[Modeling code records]
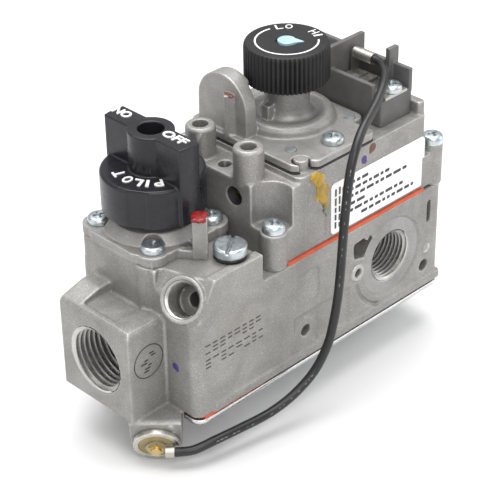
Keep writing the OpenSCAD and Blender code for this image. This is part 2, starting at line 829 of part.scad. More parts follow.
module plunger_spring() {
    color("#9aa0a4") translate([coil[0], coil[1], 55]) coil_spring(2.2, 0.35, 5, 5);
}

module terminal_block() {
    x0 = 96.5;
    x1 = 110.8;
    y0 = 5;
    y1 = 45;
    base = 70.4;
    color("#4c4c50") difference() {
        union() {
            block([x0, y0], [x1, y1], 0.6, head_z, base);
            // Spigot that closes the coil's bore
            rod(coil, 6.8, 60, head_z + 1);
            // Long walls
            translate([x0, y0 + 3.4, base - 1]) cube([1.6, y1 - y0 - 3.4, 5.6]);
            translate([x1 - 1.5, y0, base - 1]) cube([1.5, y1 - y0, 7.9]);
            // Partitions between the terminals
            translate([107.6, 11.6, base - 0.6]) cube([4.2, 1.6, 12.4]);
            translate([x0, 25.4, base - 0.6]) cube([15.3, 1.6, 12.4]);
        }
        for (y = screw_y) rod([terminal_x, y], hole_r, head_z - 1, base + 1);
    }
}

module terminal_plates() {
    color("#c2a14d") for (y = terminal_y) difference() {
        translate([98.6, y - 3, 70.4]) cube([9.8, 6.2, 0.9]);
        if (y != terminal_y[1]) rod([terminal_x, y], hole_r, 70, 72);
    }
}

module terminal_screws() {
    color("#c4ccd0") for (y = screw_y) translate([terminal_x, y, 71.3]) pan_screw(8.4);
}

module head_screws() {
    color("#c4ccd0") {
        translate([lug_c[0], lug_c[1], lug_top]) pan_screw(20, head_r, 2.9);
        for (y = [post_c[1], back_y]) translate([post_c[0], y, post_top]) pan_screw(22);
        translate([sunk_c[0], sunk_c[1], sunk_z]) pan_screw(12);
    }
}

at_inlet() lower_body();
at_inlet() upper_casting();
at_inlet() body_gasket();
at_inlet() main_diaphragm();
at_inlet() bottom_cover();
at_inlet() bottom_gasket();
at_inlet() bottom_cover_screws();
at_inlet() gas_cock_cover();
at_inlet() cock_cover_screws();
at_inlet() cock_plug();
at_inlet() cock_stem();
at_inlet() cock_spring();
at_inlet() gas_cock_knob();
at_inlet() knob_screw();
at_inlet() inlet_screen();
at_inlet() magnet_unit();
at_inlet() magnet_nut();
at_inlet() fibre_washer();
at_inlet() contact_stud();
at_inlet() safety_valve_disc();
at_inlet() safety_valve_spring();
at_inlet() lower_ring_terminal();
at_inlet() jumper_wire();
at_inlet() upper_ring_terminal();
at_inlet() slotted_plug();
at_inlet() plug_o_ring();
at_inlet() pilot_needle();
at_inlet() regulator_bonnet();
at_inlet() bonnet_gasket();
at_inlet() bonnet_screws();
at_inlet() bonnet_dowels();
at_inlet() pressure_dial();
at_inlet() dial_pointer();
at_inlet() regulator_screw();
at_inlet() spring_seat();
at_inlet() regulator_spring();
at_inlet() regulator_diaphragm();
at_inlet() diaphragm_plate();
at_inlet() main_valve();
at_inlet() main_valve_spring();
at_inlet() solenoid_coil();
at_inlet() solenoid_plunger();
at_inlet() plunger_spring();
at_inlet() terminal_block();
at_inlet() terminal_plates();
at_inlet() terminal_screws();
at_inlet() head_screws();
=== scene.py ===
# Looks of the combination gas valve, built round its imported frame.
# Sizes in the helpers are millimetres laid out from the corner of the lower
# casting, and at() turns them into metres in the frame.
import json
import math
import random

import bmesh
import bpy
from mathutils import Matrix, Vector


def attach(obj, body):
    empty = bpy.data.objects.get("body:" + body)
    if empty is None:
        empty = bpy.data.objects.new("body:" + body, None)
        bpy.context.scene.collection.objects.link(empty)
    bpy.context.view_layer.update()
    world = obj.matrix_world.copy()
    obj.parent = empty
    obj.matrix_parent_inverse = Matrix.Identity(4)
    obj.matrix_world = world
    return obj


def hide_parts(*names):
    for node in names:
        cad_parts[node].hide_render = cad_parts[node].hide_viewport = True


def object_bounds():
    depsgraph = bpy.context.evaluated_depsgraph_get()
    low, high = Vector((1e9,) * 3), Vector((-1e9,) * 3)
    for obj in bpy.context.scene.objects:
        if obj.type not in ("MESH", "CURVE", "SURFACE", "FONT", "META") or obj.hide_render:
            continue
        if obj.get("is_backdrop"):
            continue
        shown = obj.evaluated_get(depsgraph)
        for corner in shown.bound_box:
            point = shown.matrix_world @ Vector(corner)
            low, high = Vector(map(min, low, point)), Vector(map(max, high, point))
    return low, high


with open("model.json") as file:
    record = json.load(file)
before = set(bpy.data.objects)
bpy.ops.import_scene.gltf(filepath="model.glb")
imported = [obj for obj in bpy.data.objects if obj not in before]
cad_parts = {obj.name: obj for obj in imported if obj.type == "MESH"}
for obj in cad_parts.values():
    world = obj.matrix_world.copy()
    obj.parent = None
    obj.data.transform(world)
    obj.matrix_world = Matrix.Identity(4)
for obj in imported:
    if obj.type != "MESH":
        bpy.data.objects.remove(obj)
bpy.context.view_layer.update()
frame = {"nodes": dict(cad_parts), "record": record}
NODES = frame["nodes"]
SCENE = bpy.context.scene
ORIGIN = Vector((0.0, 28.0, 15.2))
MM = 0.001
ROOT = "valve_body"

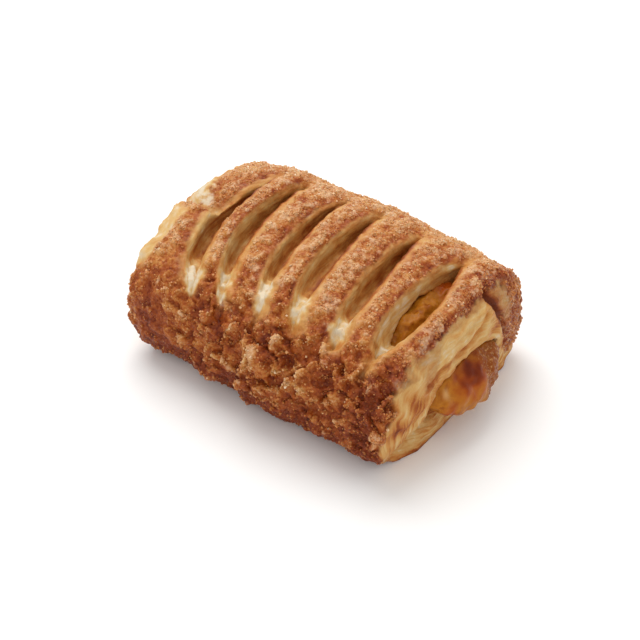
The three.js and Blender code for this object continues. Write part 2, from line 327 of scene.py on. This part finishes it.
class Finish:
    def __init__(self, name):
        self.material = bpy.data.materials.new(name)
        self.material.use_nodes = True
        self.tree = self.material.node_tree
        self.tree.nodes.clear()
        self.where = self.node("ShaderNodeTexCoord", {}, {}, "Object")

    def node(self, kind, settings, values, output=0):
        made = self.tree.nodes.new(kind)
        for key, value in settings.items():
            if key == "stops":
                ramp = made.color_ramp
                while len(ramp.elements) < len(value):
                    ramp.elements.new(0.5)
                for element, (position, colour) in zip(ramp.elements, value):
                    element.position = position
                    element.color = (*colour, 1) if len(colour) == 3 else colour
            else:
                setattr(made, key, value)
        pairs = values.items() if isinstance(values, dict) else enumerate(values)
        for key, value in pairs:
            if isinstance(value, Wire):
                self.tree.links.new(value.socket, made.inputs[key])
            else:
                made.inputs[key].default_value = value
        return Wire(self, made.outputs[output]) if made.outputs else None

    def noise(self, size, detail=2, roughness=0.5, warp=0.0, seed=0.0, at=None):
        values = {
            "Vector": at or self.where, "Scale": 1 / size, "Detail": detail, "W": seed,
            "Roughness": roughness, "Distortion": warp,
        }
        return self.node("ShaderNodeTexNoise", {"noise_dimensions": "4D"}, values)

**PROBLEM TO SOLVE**
Copy each line of the data exactly, leaving nothing out.

**RESULT**
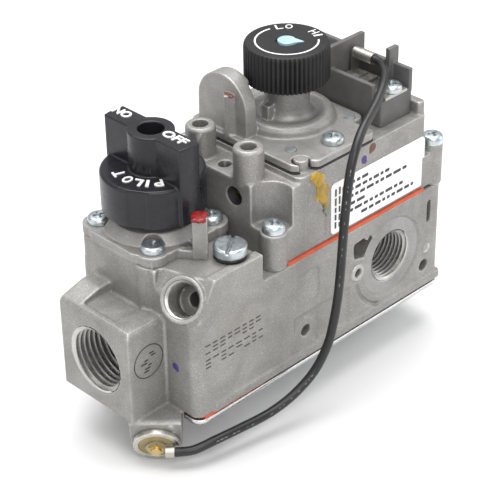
Keep writing the OpenSCAD and Blender code for this image. This is part 2, starting at line 829 of part.scad. More parts follow.
module plunger_spring() {
    color("#9aa0a4") translate([coil[0], coil[1], 55]) coil_spring(2.2, 0.35, 5, 5);
}

module terminal_block() {
    x0 = 96.5;
    x1 = 110.8;
    y0 = 5;
    y1 = 45;
    base = 70.4;
    color("#4c4c50") difference() {
        union() {
            block([x0, y0], [x1, y1], 0.6, head_z, base);
            // Spigot that closes the coil's bore
            rod(coil, 6.8, 60, head_z + 1);
            // Long walls
            translate([x0, y0 + 3.4, base - 1]) cube([1.6, y1 - y0 - 3.4, 5.6]);
            translate([x1 - 1.5, y0, base - 1]) cube([1.5, y1 - y0, 7.9]);
            // Partitions between the terminals
            translate([107.6, 11.6, base - 0.6]) cube([4.2, 1.6, 12.4]);
            translate([x0, 25.4, base - 0.6]) cube([15.3, 1.6, 12.4]);
        }
        for (y = screw_y) rod([terminal_x, y], hole_r, head_z - 1, base + 1);
    }
}

module terminal_plates() {
    color("#c2a14d") for (y = terminal_y) difference() {
        translate([98.6, y - 3, 70.4]) cube([9.8, 6.2, 0.9]);
        if (y != terminal_y[1]) rod([terminal_x, y], hole_r, 70, 72);
    }
}

module terminal_screws() {
    color("#c4ccd0") for (y = screw_y) translate([terminal_x, y, 71.3]) pan_screw(8.4);
}

module head_screws() {
    color("#c4ccd0") {
        translate([lug_c[0], lug_c[1], lug_top]) pan_screw(20, head_r, 2.9);
        for (y = [post_c[1], back_y]) translate([post_c[0], y, post_top]) pan_screw(22);
        translate([sunk_c[0], sunk_c[1], sunk_z]) pan_screw(12);
    }
}

at_inlet() lower_body();
at_inlet() upper_casting();
at_inlet() body_gasket();
at_inlet() main_diaphragm();
at_inlet() bottom_cover();
at_inlet() bottom_gasket();
at_inlet() bottom_cover_screws();
at_inlet() gas_cock_cover();
at_inlet() cock_cover_screws();
at_inlet() cock_plug();
at_inlet() cock_stem();
at_inlet() cock_spring();
at_inlet() gas_cock_knob();
at_inlet() knob_screw();
at_inlet() inlet_screen();
at_inlet() magnet_unit();
at_inlet() magnet_nut();
at_inlet() fibre_washer();
at_inlet() contact_stud();
at_inlet() safety_valve_disc();
at_inlet() safety_valve_spring();
at_inlet() lower_ring_terminal();
at_inlet() jumper_wire();
at_inlet() upper_ring_terminal();
at_inlet() slotted_plug();
at_inlet() plug_o_ring();
at_inlet() pilot_needle();
at_inlet() regulator_bonnet();
at_inlet() bonnet_gasket();
at_inlet() bonnet_screws();
at_inlet() bonnet_dowels();
at_inlet() pressure_dial();
at_inlet() dial_pointer();
at_inlet() regulator_screw();
at_inlet() spring_seat();
at_inlet() regulator_spring();
at_inlet() regulator_diaphragm();
at_inlet() diaphragm_plate();
at_inlet() main_valve();
at_inlet() main_valve_spring();
at_inlet() solenoid_coil();
at_inlet() solenoid_plunger();
at_inlet() plunger_spring();
at_inlet() terminal_block();
at_inlet() terminal_plates();
at_inlet() terminal_screws();
at_inlet() head_screws();
=== scene.py ===
# Looks of the combination gas valve, built round its imported frame.
# Sizes in the helpers are millimetres laid out from the corner of the lower
# casting, and at() turns them into metres in the frame.
import json
import math
import random

import bmesh
import bpy
from mathutils import Matrix, Vector


def attach(obj, body):
    empty = bpy.data.objects.get("body:" + body)
    if empty is None:
        empty = bpy.data.objects.new("body:" + body, None)
        bpy.context.scene.collection.objects.link(empty)
    bpy.context.view_layer.update()
    world = obj.matrix_world.copy()
    obj.parent = empty
    obj.matrix_parent_inverse = Matrix.Identity(4)
    obj.matrix_world = world
    return obj


def hide_parts(*names):
    for node in names:
        cad_parts[node].hide_render = cad_parts[node].hide_viewport = True


def object_bounds():
    depsgraph = bpy.context.evaluated_depsgraph_get()
    low, high = Vector((1e9,) * 3), Vector((-1e9,) * 3)
    for obj in bpy.context.scene.objects:
        if obj.type not in ("MESH", "CURVE", "SURFACE", "FONT", "META") or obj.hide_render:
            continue
        if obj.get("is_backdrop"):
            continue
        shown = obj.evaluated_get(depsgraph)
        for corner in shown.bound_box:
            point = shown.matrix_world @ Vector(corner)
            low, high = Vector(map(min, low, point)), Vector(map(max, high, point))
    return low, high


with open("model.json") as file:
    record = json.load(file)
before = set(bpy.data.objects)
bpy.ops.import_scene.gltf(filepath="model.glb")
imported = [obj for obj in bpy.data.objects if obj not in before]
cad_parts = {obj.name: obj for obj in imported if obj.type == "MESH"}
for obj in cad_parts.values():
    world = obj.matrix_world.copy()
    obj.parent = None
    obj.data.transform(world)
    obj.matrix_world = Matrix.Identity(4)
for obj in imported:
    if obj.type != "MESH":
        bpy.data.objects.remove(obj)
bpy.context.view_layer.update()
frame = {"nodes": dict(cad_parts), "record": record}
NODES = frame["nodes"]
SCENE = bpy.context.scene
ORIGIN = Vector((0.0, 28.0, 15.2))
MM = 0.001
ROOT = "valve_body"

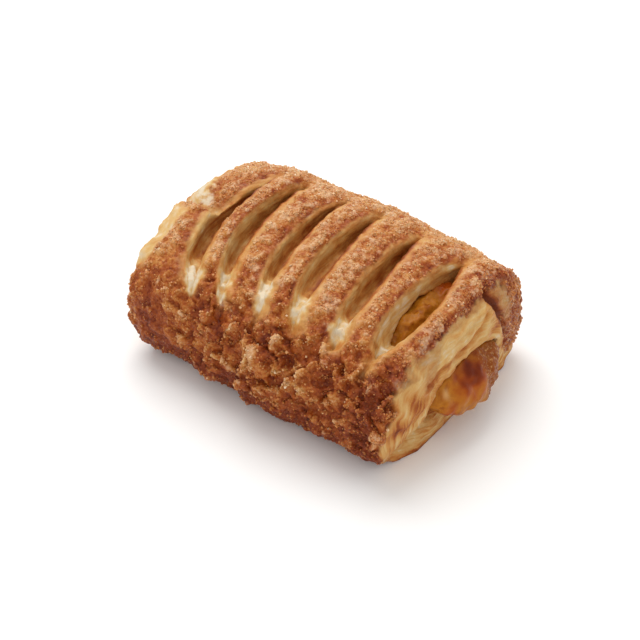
The three.js and Blender code for this object continues. Write part 2, from line 327 of scene.py on. This part finishes it.
class Finish:
    def __init__(self, name):
        self.material = bpy.data.materials.new(name)
        self.material.use_nodes = True
        self.tree = self.material.node_tree
        self.tree.nodes.clear()
        self.where = self.node("ShaderNodeTexCoord", {}, {}, "Object")

    def node(self, kind, settings, values, output=0):
        made = self.tree.nodes.new(kind)
        for key, value in settings.items():
            if key == "stops":
                ramp = made.color_ramp
                while len(ramp.elements) < len(value):
                    ramp.elements.new(0.5)
                for element, (position, colour) in zip(ramp.elements, value):
                    element.position = position
                    element.color = (*colour, 1) if len(colour) == 3 else colour
            else:
                setattr(made, key, value)
        pairs = values.items() if isinstance(values, dict) else enumerate(values)
        for key, value in pairs:
            if isinstance(value, Wire):
                self.tree.links.new(value.socket, made.inputs[key])
            else:
                made.inputs[key].default_value = value
        return Wire(self, made.outputs[output]) if made.outputs else None

    def noise(self, size, detail=2, roughness=0.5, warp=0.0, seed=0.0, at=None):
        values = {
            "Vector": at or self.where, "Scale": 1 / size, "Detail": detail, "W": seed,
            "Roughness": roughness, "Distortion": warp,
        }
        return self.node("ShaderNodeTexNoise", {"noise_dimensions": "4D"}, values)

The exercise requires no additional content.